# [OBJECTIVE]
Repeat only the lines running from the beginning of the material through the line that contains "smooth=0.45, rough=0.6, depth_mm=0.006)".

>> Begin DATA

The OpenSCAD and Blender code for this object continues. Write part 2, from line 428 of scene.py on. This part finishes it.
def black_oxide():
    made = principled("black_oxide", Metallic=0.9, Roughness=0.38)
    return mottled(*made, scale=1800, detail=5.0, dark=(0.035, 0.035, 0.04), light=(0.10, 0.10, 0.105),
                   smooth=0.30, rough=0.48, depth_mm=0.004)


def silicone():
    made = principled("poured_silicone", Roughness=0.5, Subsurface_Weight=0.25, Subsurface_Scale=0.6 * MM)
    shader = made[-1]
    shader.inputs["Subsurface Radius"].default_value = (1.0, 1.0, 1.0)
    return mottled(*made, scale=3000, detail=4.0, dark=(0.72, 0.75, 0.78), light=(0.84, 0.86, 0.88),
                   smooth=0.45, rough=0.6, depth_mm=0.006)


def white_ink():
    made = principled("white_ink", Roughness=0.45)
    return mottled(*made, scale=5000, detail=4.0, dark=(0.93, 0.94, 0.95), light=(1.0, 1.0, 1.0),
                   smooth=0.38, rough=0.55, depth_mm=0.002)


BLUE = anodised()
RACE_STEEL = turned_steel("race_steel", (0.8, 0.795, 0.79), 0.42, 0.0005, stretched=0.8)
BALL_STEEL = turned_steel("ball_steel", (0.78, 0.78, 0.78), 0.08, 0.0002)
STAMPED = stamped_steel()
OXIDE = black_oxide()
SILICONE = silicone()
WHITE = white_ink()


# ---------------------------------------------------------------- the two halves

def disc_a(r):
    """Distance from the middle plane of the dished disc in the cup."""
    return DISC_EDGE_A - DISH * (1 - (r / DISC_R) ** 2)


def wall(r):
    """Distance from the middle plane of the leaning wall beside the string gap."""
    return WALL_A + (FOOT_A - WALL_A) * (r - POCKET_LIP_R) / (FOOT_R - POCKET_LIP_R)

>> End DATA

# [FULL OUTPUT]
The OpenSCAD and Blender code for this object continues. Write part 2, from line 428 of scene.py on. This part finishes it.
def black_oxide():
    made = principled("black_oxide", Metallic=0.9, Roughness=0.38)
    return mottled(*made, scale=1800, detail=5.0, dark=(0.035, 0.035, 0.04), light=(0.10, 0.10, 0.105),
                   smooth=0.30, rough=0.48, depth_mm=0.004)


def silicone():
    made = principled("poured_silicone", Roughness=0.5, Subsurface_Weight=0.25, Subsurface_Scale=0.6 * MM)
    shader = made[-1]
    shader.inputs["Subsurface Radius"].default_value = (1.0, 1.0, 1.0)
    return mottled(*made, scale=3000, detail=4.0, dark=(0.72, 0.75, 0.78), light=(0.84, 0.86, 0.88),
                   smooth=0.45, rough=0.6, depth_mm=0.006)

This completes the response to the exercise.